1. A method of bonding pump blades and a pump hub to an impeller of a torque converter, which comprises the steps of assembling by positioning said pump blades and said pump hub adjacent to said impeller, and bonding said pump hub and said pump blades to said impeller simultaneously, said method eliminating the need for a second bonding step.

2. The method according to claim 1, wherein said step of positioning said pump blades and said pump hub adjacent to said impeller is performed with the aid of means for jigging.

3. The method according to claim 2, wherein said means for jigging comprises a fixture.

4. The method according to claim 2, wherein said step of bonding said pump blades and said pump hub to said impeller simultaneously is performed by welding or brazing.

5. The method according to claim 1, wherein said step of bonding said pump blades and said pump hub to said impeller simultaneously is by brazing.

6. The method according to claim 5, wherein said brazing step is by furnace brazing.

7. The method according to claim 5, wherein a lap joint is formed in said steps of assembling and bonding said pump hub to said impeller.

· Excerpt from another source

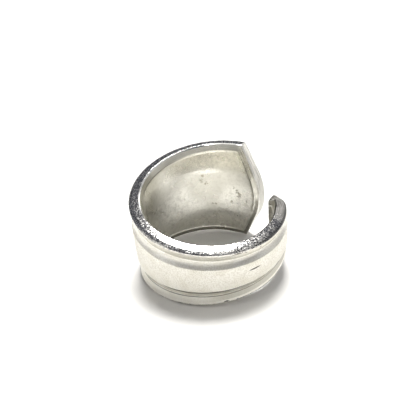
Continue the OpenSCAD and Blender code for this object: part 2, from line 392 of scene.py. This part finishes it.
def make_sections(side):
    """The sections from the cut face along the handle to the tip's shoulder and its nose."""
    tilt = math.radians(side["slope"])
    corner_angle, corner_end = shoulder_corner(tilt)
    corner_growth = growth(corner_angle)
    edge_fall = corner_end[1] - half_width(corner_angle + turn(1.0))
    mitre_run = (1 - math.sin(tilt)) / (math.cos(tilt) + edge_fall * math.sin(tilt))
    mitre_slide = (math.cos(tilt) - mitre_run) / math.sin(tilt)
    centre_from = corner_angle + turn(FIELD_INSET * corner_growth * mitre_run)
    centre_to = NOSE_ANGLE + turn(FIELD_INSET * corner_growth + NOSE_SPREAD)

    round_t = np.linspace(0, math.pi / 2, ROUND_STEPS, endpoint=False)
    face = CUT_ANGLE - turn(CUT_ROUND) * (1 - np.cos(round_t))
    trim = np.linspace(CUT_ANGLE - turn(CUT_ROUND), TRIM_ANGLE, TRIM_STEPS, endpoint=False)
    handle = np.linspace(TRIM_ANGLE, corner_angle, LONG_STEPS, endpoint=False)
    angle = np.concatenate([face, trim, handle])
    lean = np.clip(1 - (angle - corner_angle) / turn(MITRE_LENGTH), 0, 1) ** 2
    long_rows = np.column_stack([
        angle, outline_half(angle), mitre_run * lean, np.zeros_like(angle), growth(angle),
        angle + (centre_from - corner_angle) * lean, filed(angle) ** RELIEF_POWER,
        np.pad(CUT_ROUND * (1 - np.sin(round_t)), (0, len(trim) + len(handle))), np.ones_like(angle),
    ])

    def tip_row(start, inward, share):
        return [NOSE_ANGLE + turn(start[0]), start[1], *inward, corner_growth,
                mix(centre_from, centre_to, share), 0, 0, 0]

    tip_rows = []
    tip_steps = SHOULDER_STEPS + NOSE_STEPS
    square_in = np.array([math.cos(tilt), -math.sin(tilt)])
    down_shoulder = np.array([-math.sin(tilt), -math.cos(tilt)])
    for k in range(SHOULDER_STEPS + 1):
        t = k / SHOULDER_STEPS
        inward = square_in + (1 - t) * mitre_slide * down_shoulder
        tip_rows.append(tip_row(mix(corner_end, nose_point(tilt), t), inward, k / tip_steps))
    for k in range(1, NOSE_STEPS + 1):
        slope = tilt * (1 - k / NOSE_STEPS)
        inward = (math.cos(slope), -math.sin(slope))
        tip_rows.append(tip_row(nose_point(slope), inward, (SHOULDER_STEPS + k) / tip_steps))
    return Sections(*np.vstack([long_rows, tip_rows]).T)


def inwards(side, cuts, inset):
    """Angle and height of each section's point at this inset."""
    at = cuts.angle + turn(cuts.run * inset)
    level = np.where(cuts.is_long > 0, edge_half(side, at) - inset, cuts.height + cuts.fall * inset)
    return at, level


def nose_share(cuts):
    """1 at the nose's apex, where the profiles of both sides are the same, and 0 above it."""
    return smooth(1 - cuts.height / NOSE_BLEND) * (cuts.is_long == 0)


def ridge_slope(side, cuts):
    """How steeply each section's edge falls on both sides of the ridge."""
    return side["ridge"] * smooth((cuts.angle - RIDGE_ANGLE) / (CUT_ANGLE - RIDGE_ANGLE))


def face_columns(side, cuts):
    """The outer face's points: angle, height, radius and inset, from its middle to its corner."""
    meet = nose_share(cuts)
    soften = mix(side["soften"], UPPER["soften"], meet)
    corner_drop = soften + ridge_slope(side, cuts) * (RIDGE_PLACE - RIDGE_RISE)
    near_profile, far_profile = face_profile(side), face_profile(UPPER)
    rim = []
    for k, (near_inset, far_inset) in enumerate(zip(face_rows(side), face_rows(UPPER))):
        base = mix(near_inset, far_inset, meet)
        inset = base * mix(1.0, cuts.growth, smooth((base - soften) / BORDER_EVEN))
        at, level = inwards(side, cuts, inset)
        lost = np.where(cuts.is_long > 0, half_width(at) - outline_half(at), 0.0)
        highest = edge_half(side, at) - corner_drop - ROW_GAP * k
        level = np.where(cuts.is_long > 0, np.minimum(level + lost, highest), level)
        from_edge = np.where(lost > 0, (half_width(at) - level) / cuts.growth, base)
        near_r = np.interp(from_edge, PROFILE_INSETS, near_profile)
        far_r = np.interp(from_edge, PROFILE_INSETS, far_profile)
        radius = mix(near_r, far_r, meet) + side["open"] * wall_flare(level) - cuts.soft
        rim.append(np.column_stack([at, level, radius, from_edge]))
    field = []
    at, level, radius, inset = rim[-1].T
    for t in np.arange(FIELD_ROWS) / FIELD_ROWS:
        crown = FIELD_CROWN * (1 - t * t)
        field.append(np.column_stack([
            mix(cuts.centre, at, t), level * t, radius + crown, inset + level * (1 - t)]))
    return field + rim[::-1]


def edge_columns(side, cuts):
    """The edge's points, from the outer face's corner to the step of the inner wall."""
    meet, ridge = nose_share(cuts), ridge_slope(side, cuts)
    facet = smooth((cuts.angle - FACET_FROM) / (FACET_TO - FACET_FROM))
    crest_from, crest_to = side["crest"]
    at_tip = smooth((crest_to - cuts.angle) / (crest_to - crest_from))
    near_face = np.clip(1 - (CUT_ANGLE - cuts.angle) / turn(RELIEF_L), 0, 1)
    least_r = mix(BORE_R, BORE_R + RELIEF_D, near_face)
    lines = (
        edge_line(side, 0.0), edge_line(side, 1.0),
        edge_line({**UPPER, "soften": side["soften"], "chamfer": TIP_CHAMFER}, 0.0),
        edge_line({**UPPER, "chamfer": TIP_CHAMFER}, 0.0),
    )
    columns = []
    for row in zip(*(line[1:] for line in lines)):
        plain, flat, tip, nose = (point[:, None] for point in row)
        inset, base_r = mix(mix(plain, flat, facet), mix(tip, nose, meet), at_tip)
        share = np.clip((EDGE_R - base_r) / (EDGE_R - INNER_EDGE_R), 0, 1)
        bevel = np.clip((base_r - BORE_R) / (INNER_EDGE_R - BORE_R), 0, 1)
        inset = inset + ridge * (np.abs(share - RIDGE_PLACE) - RIDGE_RISE)
        at, level = inwards(side, cuts, inset)
        radius = base_r - cuts.soft * (1 - share) + cuts.filing * RELIEF_D * share * bevel
        radius += mix(side["open"], 1.0, share) * wall_flare(level)
        columns.append(np.column_stack([at, level, np.maximum(radius, least_r), inset]))
    return columns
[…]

8. An assembly made according to the method of claim 1.

9. An assembly made according to the method of claim 2.

10. An assembly made according to the method of claim 3.

11. An assembly made according to the method of claim 4.

12. An assembly made according to the method of claim 5.

13. An assembly made according to the method of claim 6.

14. An assembly made according to the method of claim 7.

15. A torque converter comprising the assembly of claim 10.

16. A torque converter comprising the assembly of claim 11.

17. A torque converter comprising the assembly of claim 12.

18. A torque converter comprising the assembly of claim 13.

19. A torque converter comprising the assembly of claim 14.

20. A torque converter comprising the assembly of claim 15.

21. A torque converter comprising the assembly of claim 16.